§ **EXERCISE**: Write out all the material exactly. Leave nothing out.

§ **DATA LINES**:
[start]

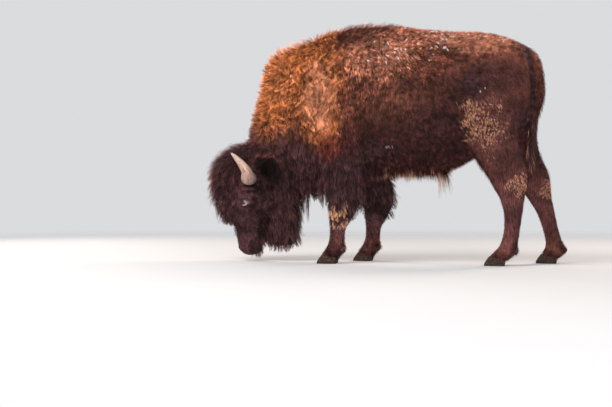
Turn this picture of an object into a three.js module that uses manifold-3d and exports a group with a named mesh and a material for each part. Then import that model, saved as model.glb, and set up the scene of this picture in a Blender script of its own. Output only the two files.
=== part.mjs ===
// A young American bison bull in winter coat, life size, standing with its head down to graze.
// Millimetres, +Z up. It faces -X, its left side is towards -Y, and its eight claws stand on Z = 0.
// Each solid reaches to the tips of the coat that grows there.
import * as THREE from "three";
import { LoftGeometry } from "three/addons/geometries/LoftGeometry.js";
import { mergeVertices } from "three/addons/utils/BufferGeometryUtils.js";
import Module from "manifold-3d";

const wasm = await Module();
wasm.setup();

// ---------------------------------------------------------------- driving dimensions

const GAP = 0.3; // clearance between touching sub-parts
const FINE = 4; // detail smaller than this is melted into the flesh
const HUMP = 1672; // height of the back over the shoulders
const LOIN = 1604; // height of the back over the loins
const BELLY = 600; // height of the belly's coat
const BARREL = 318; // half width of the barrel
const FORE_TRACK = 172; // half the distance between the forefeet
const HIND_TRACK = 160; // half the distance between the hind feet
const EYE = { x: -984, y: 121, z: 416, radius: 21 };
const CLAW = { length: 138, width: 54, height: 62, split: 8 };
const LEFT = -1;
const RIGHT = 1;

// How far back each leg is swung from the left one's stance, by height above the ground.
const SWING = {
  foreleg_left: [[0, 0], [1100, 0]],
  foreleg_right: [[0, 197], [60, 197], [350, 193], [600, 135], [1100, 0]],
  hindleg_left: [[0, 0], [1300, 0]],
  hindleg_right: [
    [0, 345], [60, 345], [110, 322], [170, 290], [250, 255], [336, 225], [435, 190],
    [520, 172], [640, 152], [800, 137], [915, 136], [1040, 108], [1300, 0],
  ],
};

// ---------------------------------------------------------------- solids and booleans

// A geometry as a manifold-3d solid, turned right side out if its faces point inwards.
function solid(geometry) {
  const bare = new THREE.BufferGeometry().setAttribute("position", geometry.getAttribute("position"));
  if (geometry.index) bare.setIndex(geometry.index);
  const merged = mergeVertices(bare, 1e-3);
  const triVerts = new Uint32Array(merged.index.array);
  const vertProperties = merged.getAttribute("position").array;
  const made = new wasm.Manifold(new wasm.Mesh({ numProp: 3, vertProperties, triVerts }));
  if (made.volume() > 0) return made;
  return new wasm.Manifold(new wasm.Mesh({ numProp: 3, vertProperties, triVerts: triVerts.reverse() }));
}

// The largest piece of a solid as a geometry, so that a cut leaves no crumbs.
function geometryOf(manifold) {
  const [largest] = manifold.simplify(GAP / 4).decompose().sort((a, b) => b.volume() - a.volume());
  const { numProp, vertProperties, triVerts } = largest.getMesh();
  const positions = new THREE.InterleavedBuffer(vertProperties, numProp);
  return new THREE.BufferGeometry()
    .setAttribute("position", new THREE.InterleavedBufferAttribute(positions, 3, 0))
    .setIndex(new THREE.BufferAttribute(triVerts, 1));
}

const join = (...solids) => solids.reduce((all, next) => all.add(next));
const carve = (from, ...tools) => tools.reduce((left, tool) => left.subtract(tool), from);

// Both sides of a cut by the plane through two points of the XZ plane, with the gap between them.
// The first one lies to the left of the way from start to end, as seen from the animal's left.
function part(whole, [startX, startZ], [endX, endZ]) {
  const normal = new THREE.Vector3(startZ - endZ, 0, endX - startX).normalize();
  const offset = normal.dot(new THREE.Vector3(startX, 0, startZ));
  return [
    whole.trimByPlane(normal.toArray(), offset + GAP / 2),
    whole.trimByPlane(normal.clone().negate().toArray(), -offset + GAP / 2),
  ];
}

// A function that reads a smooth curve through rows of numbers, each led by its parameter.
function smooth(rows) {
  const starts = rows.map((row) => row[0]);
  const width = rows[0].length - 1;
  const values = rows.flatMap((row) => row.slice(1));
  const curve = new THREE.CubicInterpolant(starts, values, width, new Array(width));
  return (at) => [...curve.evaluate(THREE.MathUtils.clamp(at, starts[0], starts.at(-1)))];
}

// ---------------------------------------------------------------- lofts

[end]

§ **RESPONSE TO THIS EXERCISE**:
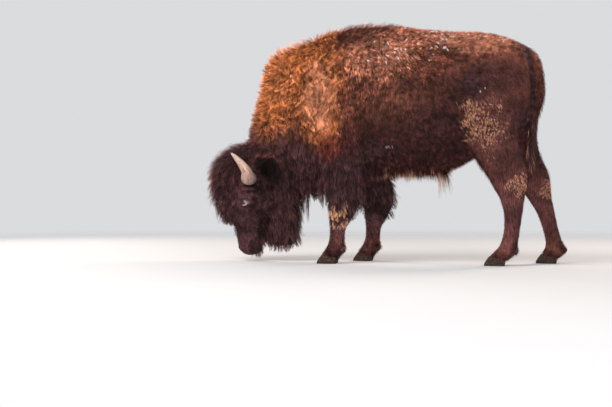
Turn this picture of an object into a three.js module that uses manifold-3d and exports a group with a named mesh and a material for each part. Then import that model, saved as model.glb, and set up the scene of this picture in a Blender script of its own. Output only the two files.
=== part.mjs ===
// A young American bison bull in winter coat, life size, standing with its head down to graze.
// Millimetres, +Z up. It faces -X, its left side is towards -Y, and its eight claws stand on Z = 0.
// Each solid reaches to the tips of the coat that grows there.
import * as THREE from "three";
import { LoftGeometry } from "three/addons/geometries/LoftGeometry.js";
import { mergeVertices } from "three/addons/utils/BufferGeometryUtils.js";
import Module from "manifold-3d";

const wasm = await Module();
wasm.setup();

// ---------------------------------------------------------------- driving dimensions

const GAP = 0.3; // clearance between touching sub-parts
const FINE = 4; // detail smaller than this is melted into the flesh
const HUMP = 1672; // height of the back over the shoulders
const LOIN = 1604; // height of the back over the loins
const BELLY = 600; // height of the belly's coat
const BARREL = 318; // half width of the barrel
const FORE_TRACK = 172; // half the distance between the forefeet
const HIND_TRACK = 160; // half the distance between the hind feet
const EYE = { x: -984, y: 121, z: 416, radius: 21 };
const CLAW = { length: 138, width: 54, height: 62, split: 8 };
const LEFT = -1;
const RIGHT = 1;

// How far back each leg is swung from the left one's stance, by height above the ground.
const SWING = {
  foreleg_left: [[0, 0], [1100, 0]],
  foreleg_right: [[0, 197], [60, 197], [350, 193], [600, 135], [1100, 0]],
  hindleg_left: [[0, 0], [1300, 0]],
  hindleg_right: [
    [0, 345], [60, 345], [110, 322], [170, 290], [250, 255], [336, 225], [435, 190],
    [520, 172], [640, 152], [800, 137], [915, 136], [1040, 108], [1300, 0],
  ],
};

// ---------------------------------------------------------------- solids and booleans

// A geometry as a manifold-3d solid, turned right side out if its faces point inwards.
function solid(geometry) {
  const bare = new THREE.BufferGeometry().setAttribute("position", geometry.getAttribute("position"));
  if (geometry.index) bare.setIndex(geometry.index);
  const merged = mergeVertices(bare, 1e-3);
  const triVerts = new Uint32Array(merged.index.array);
  const vertProperties = merged.getAttribute("position").array;
  const made = new wasm.Manifold(new wasm.Mesh({ numProp: 3, vertProperties, triVerts }));
  if (made.volume() > 0) return made;
  return new wasm.Manifold(new wasm.Mesh({ numProp: 3, vertProperties, triVerts: triVerts.reverse() }));
}

// The largest piece of a solid as a geometry, so that a cut leaves no crumbs.
function geometryOf(manifold) {
  const [largest] = manifold.simplify(GAP / 4).decompose().sort((a, b) => b.volume() - a.volume());
  const { numProp, vertProperties, triVerts } = largest.getMesh();
  const positions = new THREE.InterleavedBuffer(vertProperties, numProp);
  return new THREE.BufferGeometry()
    .setAttribute("position", new THREE.InterleavedBufferAttribute(positions, 3, 0))
    .setIndex(new THREE.BufferAttribute(triVerts, 1));
}

const join = (...solids) => solids.reduce((all, next) => all.add(next));
const carve = (from, ...tools) => tools.reduce((left, tool) => left.subtract(tool), from);

// Both sides of a cut by the plane through two points of the XZ plane, with the gap between them.
// The first one lies to the left of the way from start to end, as seen from the animal's left.
function part(whole, [startX, startZ], [endX, endZ]) {
  const normal = new THREE.Vector3(startZ - endZ, 0, endX - startX).normalize();
  const offset = normal.dot(new THREE.Vector3(startX, 0, startZ));
  return [
    whole.trimByPlane(normal.toArray(), offset + GAP / 2),
    whole.trimByPlane(normal.clone().negate().toArray(), -offset + GAP / 2),
  ];
}

// A function that reads a smooth curve through rows of numbers, each led by its parameter.
function smooth(rows) {
  const starts = rows.map((row) => row[0]);
  const width = rows[0].length - 1;
  const values = rows.flatMap((row) => row.slice(1));
  const curve = new THREE.CubicInterpolant(starts, values, width, new Array(width));
  return (at) => [...curve.evaluate(THREE.MathUtils.clamp(at, starts[0], starts.at(-1)))];
}

// ---------------------------------------------------------------- lofts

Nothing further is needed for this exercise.